I did find myself a little disturbed, in the course of writing, with some of the imperatives of academic production. The standard, nowadays, is that a monograph should be both ethnographic and a work of theory, and at the same time, organized around a single major point or argument. I was continually being advised to reorganize the book in this way. Why don’t you broaden its appeal, colleagues told me, by making it a book about the crisis of the state in Africa? It should be a book about the weight of the past. It should be a book about slavery. The advice was nothing if not well-intended and made a great deal of sense considering the fact that most academic books sell copies largely when they are assigned in courses, but it always sat uneasily on me. It seemed somehow to do a kind of violence to the experience. It’s all a little reminiscent of arguments that, say, Balinese culture is “about” hierarchy or ritual or somesuch. Nonsense! A culture isn’t “about” anything. It’s about everything. People don’t live their lives to prove some academic’s point. The ambition of ethnography used to be—at least, I always thought it was—to describe or at least give access to a universe, a total way of life. While this might seem, in retrospect, to have been a bit overweening and simplistic, it seems at least more respectful than reducing the lives of one’s former friends to illustrations of a single theoretical argument. Obviously, the book is hardly lacking in theoretical arguments, but I like to think they arise in dialogue with my interlocutors in Madagascar. The only one that doesn’t, in fact, a theory about narrative I hatched while working in the archives in the capital, is there mainly to be shot down when I start listening to the stories people actually tell (though I do think it’s an interesting theory in itself.)

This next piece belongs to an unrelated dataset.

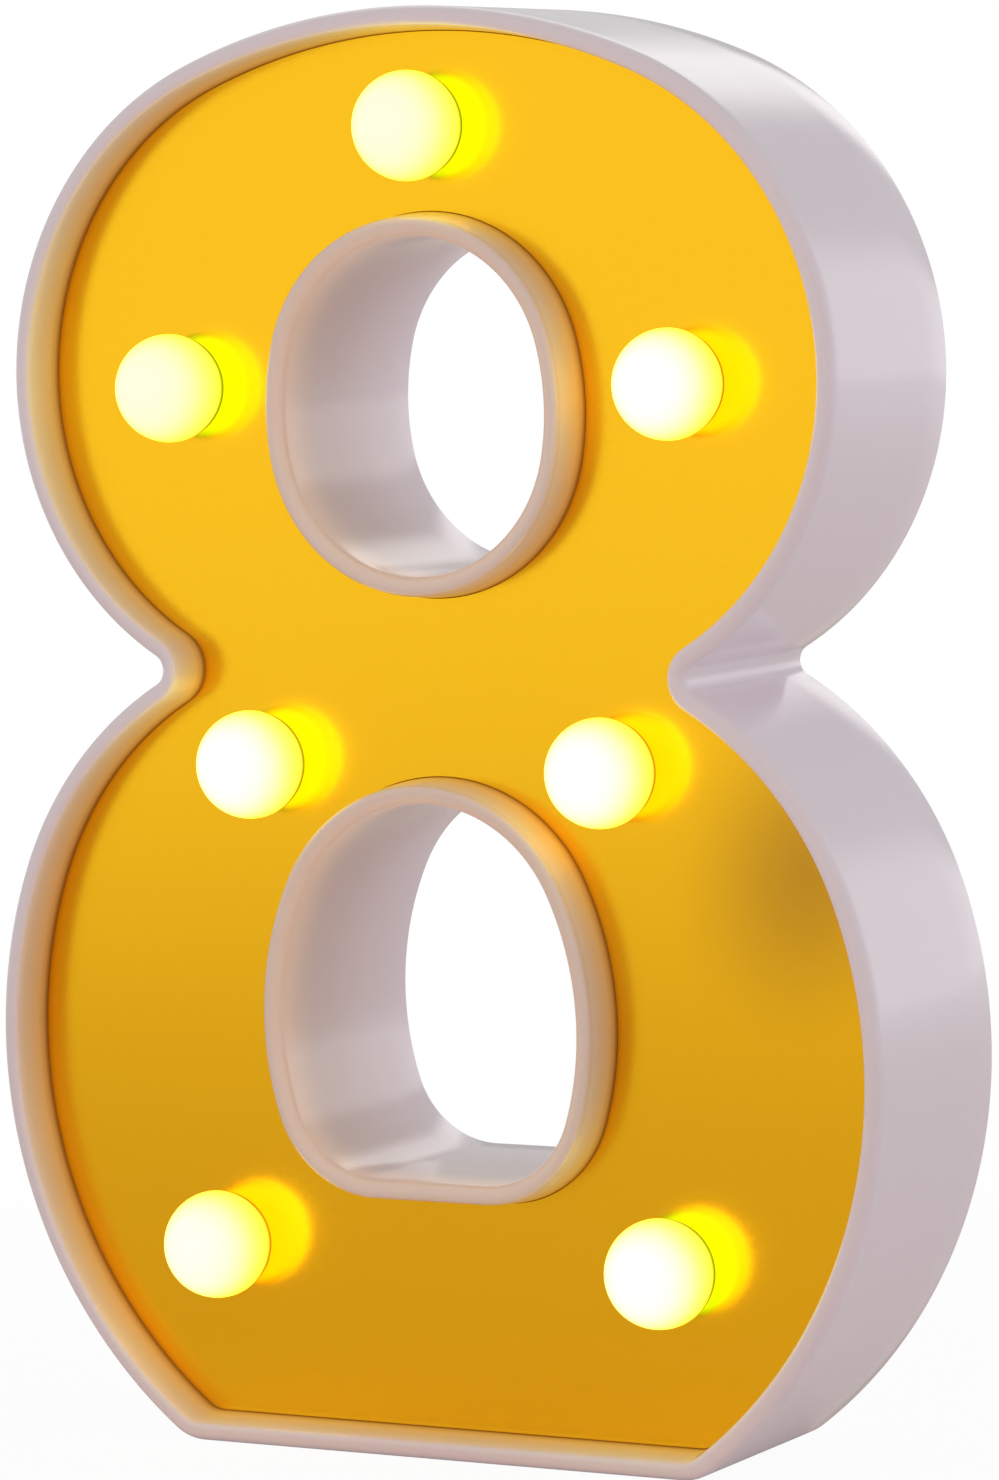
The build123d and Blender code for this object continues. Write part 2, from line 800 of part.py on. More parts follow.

Let me turn to acknowledgments.

First of all, I must thank the editor, Rebecca Tolen, for being so patient with me, and for contributing so much to bringing this into being. Sometimes I think editors should be listed as co-authors. Instead, their names often do not appear anywhere in the book at all. Also Kristi Long who helped immeasurably in straightening the manuscript out.

Let me list some others, students, colleagues, and friends who have contributed in one way or another to its creation: Maureen Anderson, Nina Bhatt, Maurice Bloch, Richard Burger, Alain Caillé, Durba Chattaraj, Jennifer Cole, John Comaroff, Jean Comaroff, Jennifer Dragon, Sandra Evers, Gillian Feeley-Harnik, Magnus Fiskesjö, Thomas Hansen, Laurie Hart, Joseph Hill, Jennifer Jackson, Ivan Karp, Pier Larson, Michael Lambek, Nhu Thi Le, Moon-Hee Lee, Lauren Leve, Enrique Mayer, Wyatt MacGaffey, Christina Moon, Dale Pesman, Ilona Raitsimring, Elie Rajaonarison, Jean-Aime Rakotoarisoa, Jacques Rakotonaivo, Curtis Renoe, Mieka Ritsema, Stuart Rockefeller, Marshall Sahlins, Ariane Schulz, Michael Silverstein, Raymond T. Smith, Terence Turner, David Watts, Hylton White, Zhen Zhang, everyone at the Arsivam-Pirenena, especially Nico, whom I miss enormously, Chantal and Patricia and Parson and all my other self-appointed research assistants, everyone mentioned in this book, especially of course the families of Armand and Miadana, but really everyone. The book itself is meant to stand as thanks, tribute, and testimonial: it was for you, to try to preserve something of the integrity of your perspectives, as I perceived it, that I was willing to fight so long to keep the book in its present form.